2.  **Random Forest Regressor:** Selected for its ability to handle non-linear relationships and interactions between features (e.g., *Sentiment* vs. *Subjectivity*).
3.  **Gradient Boosting Regressor:** Selected as the "Challenger" model, known for high precision in Kaggle-style competitions.


![image](https://cdn-uploads.huggingface.co/production/uploads/67dfcd96d01eab4618a66f78/U1FQ43jtqphLJnGa0cwWF.png)

*Results of this comparison are detailed in Phase 4.*

---

## 🧪 Phase 3: Feature Engineering (Clustering)
To capture the subtle "tone" of an article—which raw numbers often miss—we engineered a new feature called `cluster_vibe`. We used **K-Means Clustering** to group articles based on two dimensions:
1.  **Sentiment:** (Positive vs. Negative)
2.  **Subjectivity:** (Opinion vs. Fact)

### Choosing the Optimal 'k'
We used the Elbow Method and Silhouette Analysis to determine the best number of clusters.

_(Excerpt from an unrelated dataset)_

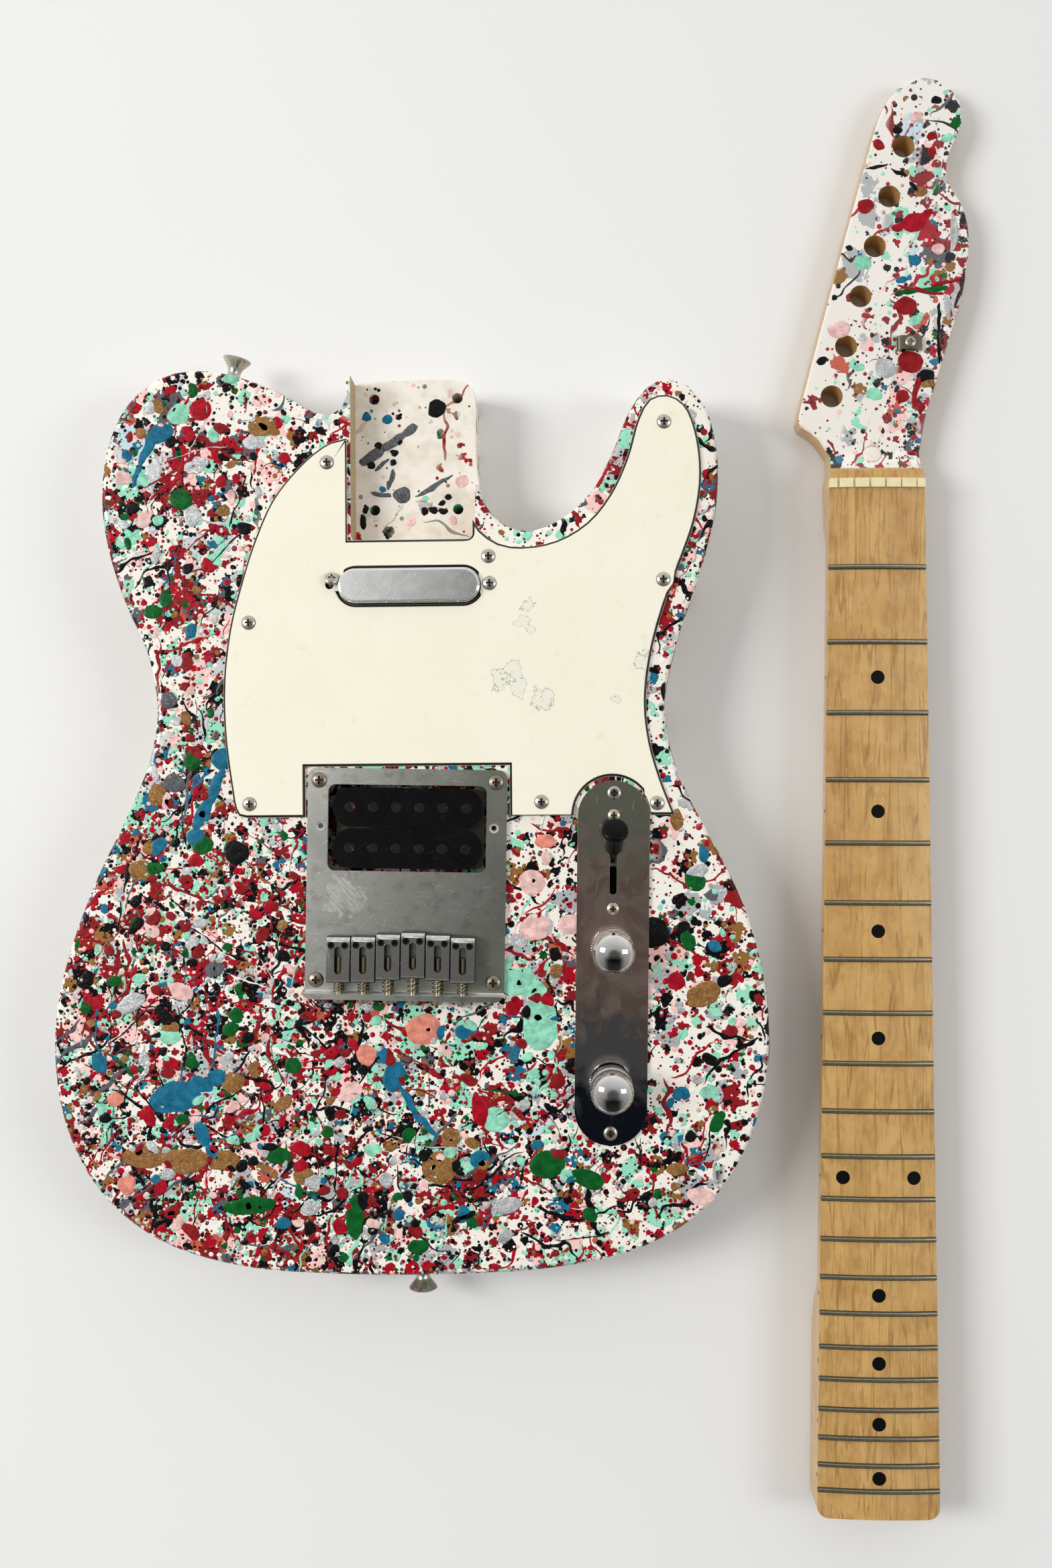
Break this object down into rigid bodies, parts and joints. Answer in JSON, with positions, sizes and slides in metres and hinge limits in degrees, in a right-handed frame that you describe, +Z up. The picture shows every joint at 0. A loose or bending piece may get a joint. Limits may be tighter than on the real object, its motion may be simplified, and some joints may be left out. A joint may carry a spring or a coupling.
{
  "type": "electric guitar",
  "caption": "Solid-body electric guitar with a splatter-painted single-cutaway body, controls and bridge, its bolt-on maple neck taken off and lying beside it.",
  "frame": {"origin": "on the body's flat back, on its centre line, below the end wall of the neck pocket", "axes": "+Z up out of the body's face, +Y towards the headstock end, +X towards the treble side, where the neck lies"},
  "size_m": [0.4188, 0.6611, 0.0707],
  "materials": {
    "painted_wood": "cream paint covered in layers of hand-splattered colours",
    "laminate": "cream three-ply laminate with a black middle layer, scratched",
    "nickel_screws": "worn nickel plate, dirt in the recesses",
    "chrome_cover": "bright chrome plate with fine scratches",
    "black_fibre": "black moulded bobbin",
    "magnet": "cast magnet rods",
    "bridge_chrome": "dulled chrome plate, scratched and hazed",
    "saddle_metal": "cast saddle blocks, plated and tarnished",
    "black_screw": "blackened steel",
    "spring_steel": "spring wire",
    "nickel_silver": "pressed nickel silver",
    "panel_chrome": "mirror chrome, worn at the edge",
    "switch_steel": "zinc-plated pressed steel",
    "black_tip": "black moulded plastic",
    "pot_steel": "plated steel can and threaded bushing",
    "knob_chrome": "chromed brass, knurled sides",
    "maple": "amber lacquered maple, cream paint on the headstock's face",
    "fret_wire": "dull nickel silver wire, tarnished olive-grey",
    "cream_nut": "cream nut blank",
    "dot_black": "black inlay",
    "rod_steel": "steel rod with a slotted nut",
    "walnut": "dark walnut"
  },
  "bodies": {
    "guitar": {"body": "painted_wood", "pickguard": "laminate", "cover_screws": "nickel_screws", "neck_pickup_cover": "chrome_cover", "neck_pickup_bobbin": "black_fibre", "neck_pickup_magnets": "magnet", "neck_pickup_screws": "nickel_screws", "bridge_plate": "bridge_chrome", "bridge_screws": "nickel_screws", "bridge_pickup_bobbins": "black_fibre", "bridge_pickup_poles": "black_screw", "bridge_pickup_base": "nickel_silver", "control_plate": "panel_chrome", "switch_screws": "nickel_screws", "switch_frame": "switch_steel", "volume_pot": "pot_steel", "tone_pot": "pot_steel", "pot_nuts": "pot_steel", "strap_buttons": "nickel_screws", "strap_screws": "nickel_screws", "jack_cup": "bridge_chrome", "jack_socket": "pot_steel", "neck": "maple", "frets": "fret_wire", "nut": "cream_nut", "position_dots": "dot_black", "string_tree": "nickel_screws", "string_tree_screw": "nickel_screws", "truss_rod": "rod_steel", "walnut_inlays": "walnut", "saddle_spring_1": "spring_steel", "saddle_spring_2": "spring_steel", "saddle_spring_3": "spring_steel", "saddle_spring_4": "spring_steel", "saddle_spring_5": "spring_steel", "saddle_spring_6": "spring_steel"},
    "volume": {"volume_shaft": "pot_steel", "volume_knob": "knob_chrome"},
    "tone": {"tone_shaft": "pot_steel", "tone_knob": "knob_chrome"},
    "selector": {"switch_lever": "switch_steel", "switch_tip": "black_tip"},
    "intonation_1": {"intonation_screw_1": "nickel_screws"},
    "saddle_1": {"saddle_1": "saddle_metal", "height_screws_1": "black_screw"},
    "intonation_2": {"intonation_screw_2": "nickel_screws"},
    "saddle_2": {"saddle_2": "saddle_metal", "height_screws_2": "black_screw"},
    "intonation_3": {"intonation_screw_3": "nickel_screws"},
    "saddle_3": {"saddle_3": "saddle_metal", "height_screws_3": "black_screw"},
    "intonation_4": {"intonation_screw_4": "nickel_screws"},
    "saddle_4": {"saddle_4": "saddle_metal", "height_screws_4": "black_screw"},
    "intonation_5": {"intonation_screw_5": "nickel_screws"},
    "saddle_5": {"saddle_5": "saddle_metal", "height_screws_5": "black_screw"},
    "intonation_6": {"intonation_screw_6": "nickel_screws"},
    "saddle_6": {"saddle_6": "saddle_metal", "height_screws_6": "black_screw"}
  },
  "joints": [
    {"name": "volume_turn", "type": "hinge", "parent": "guitar", "child": "volume", "pos_m": [0.08712, -0.1816, 0.0545], "axis": [0, 0, 1], "range_deg": [-140, 140]},
    {"name": "tone_turn", "type": "hinge", "parent": "guitar", "child": "tone", "pos_m": [0.08597, -0.24119, 0.0545], "axis": [0, 0, 1], "range_deg": [-140, 140]},
    {"name": "selector_throw", "type": "hinge", "parent": "guitar", "child": "selector", "pos_m": [0.08785, -0.14331, 0.0365], "axis": [0.9998, -0.0192, 0], "range_deg": [0, 58]},
    {"name": "intonation_turn_1", "type": "hinge", "parent": "guitar", "child": "intonation_1", "pos_m": [-0.03356, -0.19654, 0.05082], "axis": [0.0227, 0.9997, 0], "range_deg": [-2160, 1080]},
    {"name": "intonation_turn_2", "type": "hinge", "parent": "guitar", "child": "intonation_2", "pos_m": [-0.02263, -0.19679, 0.05082], "axis": [0.0227, 0.9997, 0], "range_deg": [-2160, 1080]},
    {"name": "intonation_turn_3", "type": "hinge", "parent": "guitar", "child": "intonation_3", "pos_m": [-0.01169, -0.19704, 0.05082], "axis": [0.0227, 0.9997, 0], "range_deg": [-2160, 1080]},
    {"name": "intonation_turn_4", "type": "hinge", "parent": "guitar", "child": "intonation_4", "pos_m": [-0.00075, -0.19728, 0.05082], "axis": [0.0227, 0.9997, 0], "range_deg": [-2160, 1080]},
    {"name": "intonation_turn_5", "type": "hinge", "parent": "guitar", "child": "intonation_5", "pos_m": [0.01018, -0.19753, 0.05082], "axis": [0.0227, 0.9997, 0], "range_deg": [-2160, 1080]},
    {"name": "intonation_turn_6", "type": "hinge", "parent": "guitar", "child": "intonation_6", "pos_m": [0.02112, -0.19778, 0.05082], "axis": [0.0227, 0.9997, 0], "range_deg": [-2160, 1080]},
    {"name": "saddle_travel_1", "type": "slide", "parent": "guitar", "child": "saddle_1", "axis": [0.0227, 0.9997, 0], "range_m": [-0.0016, 0.0032], "deforming": ["saddle_spring_1"]},
    {"name": "saddle_travel_2", "type": "slide", "parent": "guitar", "child": "saddle_2", "axis": [0.0227, 0.9997, 0], "range_m": [-0.0016, 0.0032], "deforming": ["saddle_spring_2"]},
    {"name": "saddle_travel_3", "type": "slide", "parent": "guitar", "child": "saddle_3", "axis": [0.0227, 0.9997, 0], "range_m": [-0.0016, 0.0032], "deforming": ["saddle_spring_3"]},
    {"name": "saddle_travel_4", "type": "slide", "parent": "guitar", "child": "saddle_4", "axis": [0.0227, 0.9997, 0], "range_m": [-0.0016, 0.0032], "deforming": ["saddle_spring_4"]},
    {"name": "saddle_travel_5", "type": "slide", "parent": "guitar", "child": "saddle_5", "axis": [0.0227, 0.9997, 0], "range_m": [-0.0016, 0.0032], "deforming": ["saddle_spring_5"]},
    {"name": "saddle_travel_6", "type": "slide", "parent": "guitar", "child": "saddle_6", "axis": [0.0227, 0.9997, 0], "range_m": [-0.0016, 0.0032], "deforming": ["saddle_spring_6"]}
  ]
}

![image](https://cdn-uploads.huggingface.co/production/uploads/67dfcd96d01eab4618a66f78/DaPKkYm1rCC6ShOKSQJmw.png)

*Above: Elbow Method (Left) and Silhouette Score (Right).*

**Decisions & Logic:**
* **The Elbow:** We observed a distinct "bend" in the WCSS curve at **k=4**.
* **Silhouette Score:** While k=2 had a higher score, it was too broad (just Pos/Neg). k=4 maintained a strong score (~0.32) while providing necessary granularity (e.g., *Positive-Opinion, Neutral-Fact, etc.*).
* **Action:** We assigned every article to one of these 4 clusters and added it as a categorical feature to improve our models.

---

## 📉 Phase 4: Regression Results
With our features engineered, we evaluated the three models defined in Phase 2 using **RMSE** (Root Mean Squared Error) and **R2 Score**.

**🏆 Result:**
* All models struggled to predict the exact number (Low R2 scores across the board).
* **Gradient Boosting** performed best, minimizing the error more than the Linear Baseline.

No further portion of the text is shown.